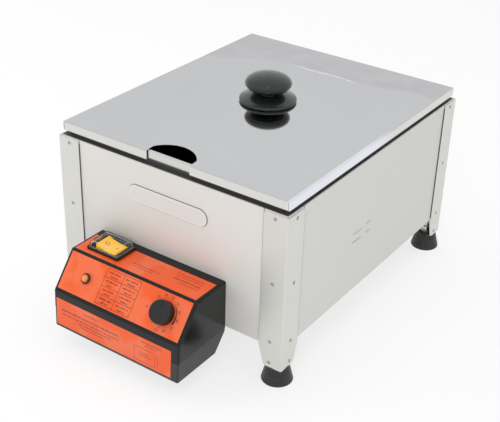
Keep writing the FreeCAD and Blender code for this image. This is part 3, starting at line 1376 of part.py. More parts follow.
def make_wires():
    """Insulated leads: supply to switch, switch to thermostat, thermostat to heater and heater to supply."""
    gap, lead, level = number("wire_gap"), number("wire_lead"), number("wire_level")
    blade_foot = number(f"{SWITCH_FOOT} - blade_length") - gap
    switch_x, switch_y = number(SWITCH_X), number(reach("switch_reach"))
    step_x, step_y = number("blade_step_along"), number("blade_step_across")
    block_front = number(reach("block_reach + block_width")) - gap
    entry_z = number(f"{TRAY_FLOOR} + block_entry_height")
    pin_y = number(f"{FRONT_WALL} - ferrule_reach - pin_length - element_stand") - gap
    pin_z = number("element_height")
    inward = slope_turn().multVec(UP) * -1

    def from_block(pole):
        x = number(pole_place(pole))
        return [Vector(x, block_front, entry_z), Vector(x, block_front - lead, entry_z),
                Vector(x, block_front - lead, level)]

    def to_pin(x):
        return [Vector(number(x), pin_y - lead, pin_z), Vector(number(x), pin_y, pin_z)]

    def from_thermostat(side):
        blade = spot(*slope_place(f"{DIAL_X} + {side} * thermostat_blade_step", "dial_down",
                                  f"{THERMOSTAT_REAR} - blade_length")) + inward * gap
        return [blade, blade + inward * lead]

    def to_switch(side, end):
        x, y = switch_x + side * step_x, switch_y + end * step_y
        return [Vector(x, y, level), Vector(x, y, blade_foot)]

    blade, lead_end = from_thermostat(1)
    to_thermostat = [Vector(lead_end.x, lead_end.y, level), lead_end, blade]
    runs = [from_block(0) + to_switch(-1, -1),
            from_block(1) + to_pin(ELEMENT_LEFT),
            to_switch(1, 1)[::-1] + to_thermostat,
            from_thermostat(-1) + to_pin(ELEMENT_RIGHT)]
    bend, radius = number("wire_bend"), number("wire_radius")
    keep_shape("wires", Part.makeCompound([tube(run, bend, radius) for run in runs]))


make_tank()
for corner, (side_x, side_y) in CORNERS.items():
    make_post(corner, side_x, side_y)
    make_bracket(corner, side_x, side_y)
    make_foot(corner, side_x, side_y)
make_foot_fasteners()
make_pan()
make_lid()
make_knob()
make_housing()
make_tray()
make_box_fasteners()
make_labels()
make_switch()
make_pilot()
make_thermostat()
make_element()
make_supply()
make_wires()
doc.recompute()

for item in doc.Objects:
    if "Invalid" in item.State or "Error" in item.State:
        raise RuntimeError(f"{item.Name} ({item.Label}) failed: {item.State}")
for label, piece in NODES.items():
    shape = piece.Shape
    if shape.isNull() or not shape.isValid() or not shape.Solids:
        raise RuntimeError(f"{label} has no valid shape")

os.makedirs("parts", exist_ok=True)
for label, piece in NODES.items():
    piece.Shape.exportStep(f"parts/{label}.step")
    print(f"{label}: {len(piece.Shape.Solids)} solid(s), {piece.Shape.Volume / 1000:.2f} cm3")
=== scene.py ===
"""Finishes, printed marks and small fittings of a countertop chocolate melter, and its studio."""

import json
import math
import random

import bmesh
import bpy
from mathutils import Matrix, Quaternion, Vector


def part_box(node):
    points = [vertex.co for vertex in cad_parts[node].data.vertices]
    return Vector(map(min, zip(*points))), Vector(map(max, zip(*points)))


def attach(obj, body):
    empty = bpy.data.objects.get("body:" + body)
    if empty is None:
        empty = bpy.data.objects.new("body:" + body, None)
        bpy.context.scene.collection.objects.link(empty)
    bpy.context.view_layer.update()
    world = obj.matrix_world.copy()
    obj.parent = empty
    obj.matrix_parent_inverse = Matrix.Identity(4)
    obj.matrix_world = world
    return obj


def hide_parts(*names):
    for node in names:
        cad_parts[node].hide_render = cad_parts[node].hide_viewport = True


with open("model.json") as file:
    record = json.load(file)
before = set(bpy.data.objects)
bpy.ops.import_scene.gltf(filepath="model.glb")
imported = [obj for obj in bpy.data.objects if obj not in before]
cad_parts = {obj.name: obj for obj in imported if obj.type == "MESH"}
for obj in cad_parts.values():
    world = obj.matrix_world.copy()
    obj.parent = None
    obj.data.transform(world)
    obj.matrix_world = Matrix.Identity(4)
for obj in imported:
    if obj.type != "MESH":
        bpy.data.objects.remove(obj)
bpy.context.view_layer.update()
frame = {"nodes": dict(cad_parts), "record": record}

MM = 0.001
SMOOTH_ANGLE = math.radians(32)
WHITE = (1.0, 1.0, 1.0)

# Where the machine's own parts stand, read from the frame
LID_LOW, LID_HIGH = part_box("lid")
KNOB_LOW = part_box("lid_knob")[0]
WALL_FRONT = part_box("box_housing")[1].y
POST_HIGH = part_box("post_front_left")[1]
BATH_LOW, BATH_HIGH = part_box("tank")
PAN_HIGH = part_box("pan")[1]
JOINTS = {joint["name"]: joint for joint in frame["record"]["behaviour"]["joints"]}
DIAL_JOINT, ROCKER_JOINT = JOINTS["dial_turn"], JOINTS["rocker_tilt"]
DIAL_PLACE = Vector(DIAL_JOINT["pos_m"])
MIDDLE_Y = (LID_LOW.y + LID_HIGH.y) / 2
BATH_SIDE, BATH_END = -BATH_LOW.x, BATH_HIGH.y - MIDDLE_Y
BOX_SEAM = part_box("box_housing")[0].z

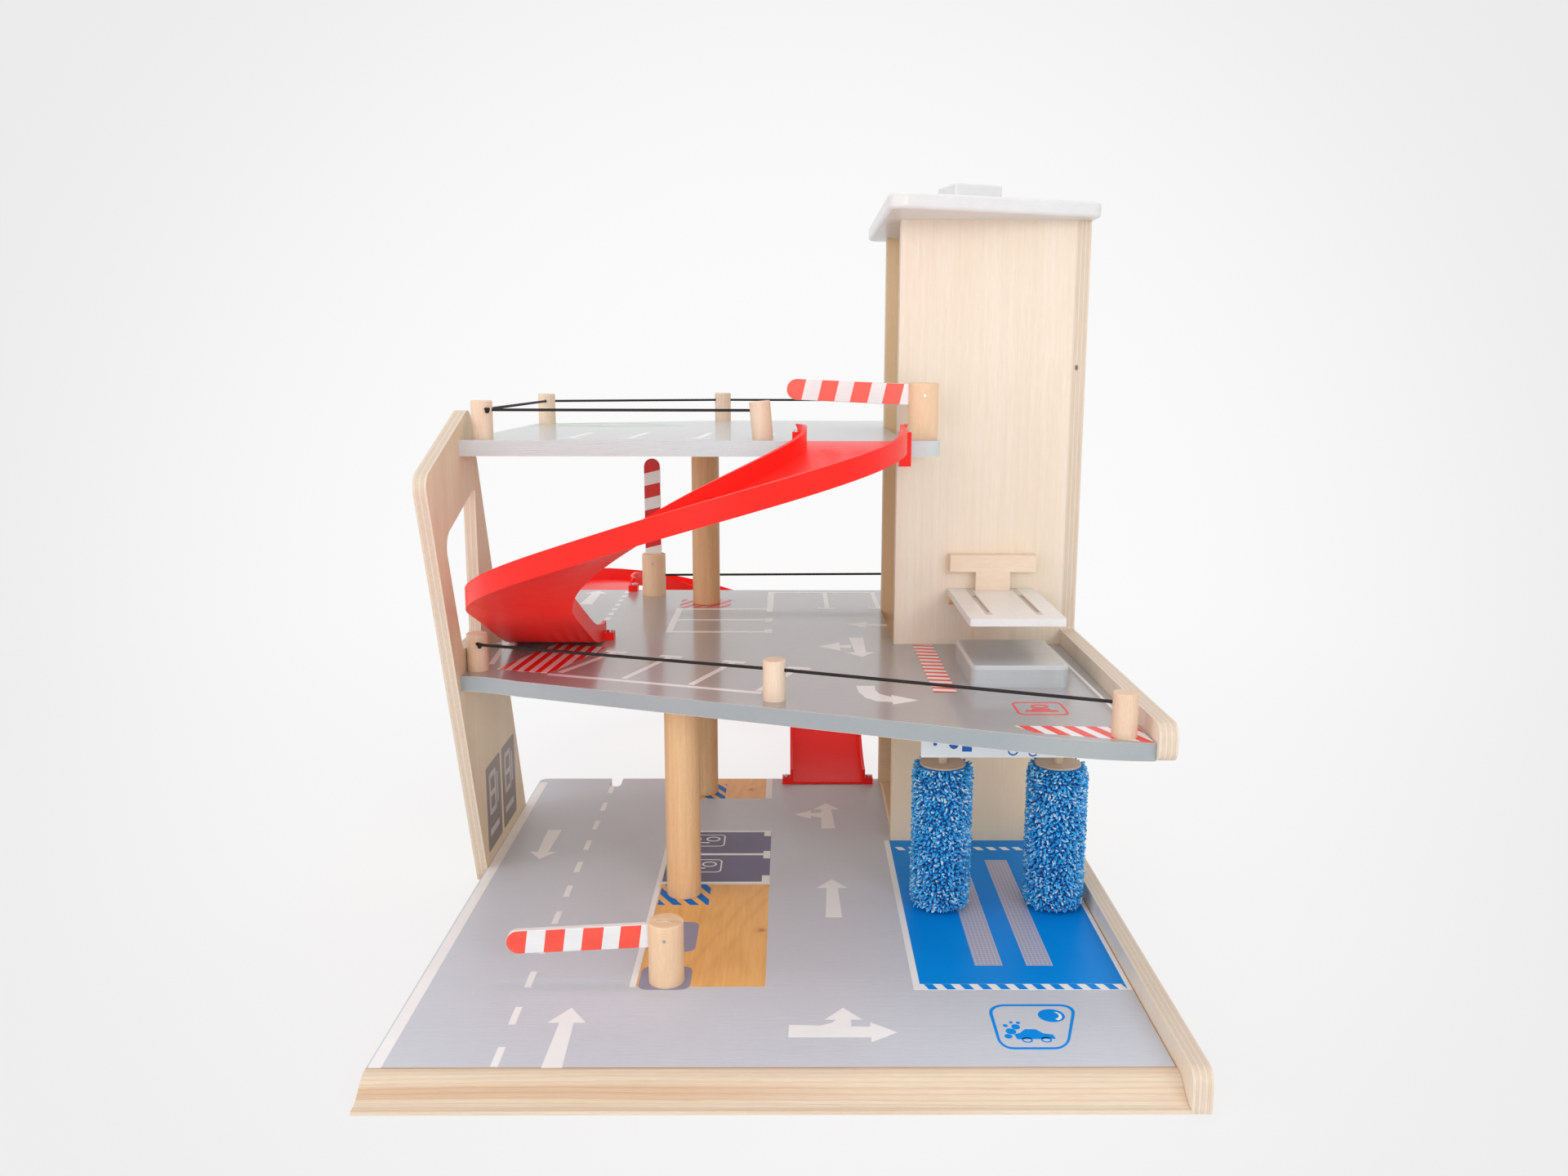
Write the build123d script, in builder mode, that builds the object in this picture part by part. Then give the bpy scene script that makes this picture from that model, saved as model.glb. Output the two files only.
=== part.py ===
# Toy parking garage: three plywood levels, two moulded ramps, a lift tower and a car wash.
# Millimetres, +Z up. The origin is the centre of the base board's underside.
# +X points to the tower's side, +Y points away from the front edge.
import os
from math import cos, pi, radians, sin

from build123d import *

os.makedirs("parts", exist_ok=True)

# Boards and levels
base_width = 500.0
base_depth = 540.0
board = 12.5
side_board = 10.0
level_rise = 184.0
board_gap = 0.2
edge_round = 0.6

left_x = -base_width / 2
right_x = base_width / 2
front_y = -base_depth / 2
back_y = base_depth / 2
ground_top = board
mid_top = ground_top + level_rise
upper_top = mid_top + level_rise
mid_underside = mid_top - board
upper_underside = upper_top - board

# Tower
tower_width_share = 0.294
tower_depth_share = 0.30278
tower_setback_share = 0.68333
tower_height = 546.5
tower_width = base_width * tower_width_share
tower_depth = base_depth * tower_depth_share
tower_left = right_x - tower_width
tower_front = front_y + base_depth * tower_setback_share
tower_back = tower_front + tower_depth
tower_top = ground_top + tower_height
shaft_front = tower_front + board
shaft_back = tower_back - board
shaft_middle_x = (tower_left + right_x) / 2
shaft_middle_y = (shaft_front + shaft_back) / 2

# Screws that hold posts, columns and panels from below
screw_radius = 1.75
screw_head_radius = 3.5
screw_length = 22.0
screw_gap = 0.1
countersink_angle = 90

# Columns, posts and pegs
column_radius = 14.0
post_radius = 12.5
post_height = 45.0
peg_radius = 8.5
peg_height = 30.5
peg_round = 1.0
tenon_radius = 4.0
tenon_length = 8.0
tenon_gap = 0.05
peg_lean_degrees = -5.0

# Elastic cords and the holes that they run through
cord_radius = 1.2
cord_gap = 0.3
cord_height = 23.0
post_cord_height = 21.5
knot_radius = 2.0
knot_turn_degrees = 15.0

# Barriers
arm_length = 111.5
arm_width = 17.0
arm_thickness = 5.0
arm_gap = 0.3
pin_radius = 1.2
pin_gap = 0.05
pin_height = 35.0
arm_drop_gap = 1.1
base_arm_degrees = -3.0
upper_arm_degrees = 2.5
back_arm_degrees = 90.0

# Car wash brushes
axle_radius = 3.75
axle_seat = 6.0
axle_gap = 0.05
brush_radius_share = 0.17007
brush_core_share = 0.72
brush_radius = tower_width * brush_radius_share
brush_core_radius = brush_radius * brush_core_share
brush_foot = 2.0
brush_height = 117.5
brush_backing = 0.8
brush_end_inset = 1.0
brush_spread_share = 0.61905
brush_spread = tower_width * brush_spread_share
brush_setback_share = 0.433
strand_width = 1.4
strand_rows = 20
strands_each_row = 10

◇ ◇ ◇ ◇

• [Exercise aim]: Copy exactly, and only, the lines from the one containing "Write the build123d" through the one containing "edge_round = 0.6".

• [Solution to the problem]:
Write the build123d script, in builder mode, that builds the object in this picture part by part. Then give the bpy scene script that makes this picture from that model, saved as model.glb. Output the two files only.
=== part.py ===
# Toy parking garage: three plywood levels, two moulded ramps, a lift tower and a car wash.
# Millimetres, +Z up. The origin is the centre of the base board's underside.
# +X points to the tower's side, +Y points away from the front edge.
import os
from math import cos, pi, radians, sin

from build123d import *

os.makedirs("parts", exist_ok=True)

# Boards and levels
base_width = 500.0
base_depth = 540.0
board = 12.5
side_board = 10.0
level_rise = 184.0
board_gap = 0.2
edge_round = 0.6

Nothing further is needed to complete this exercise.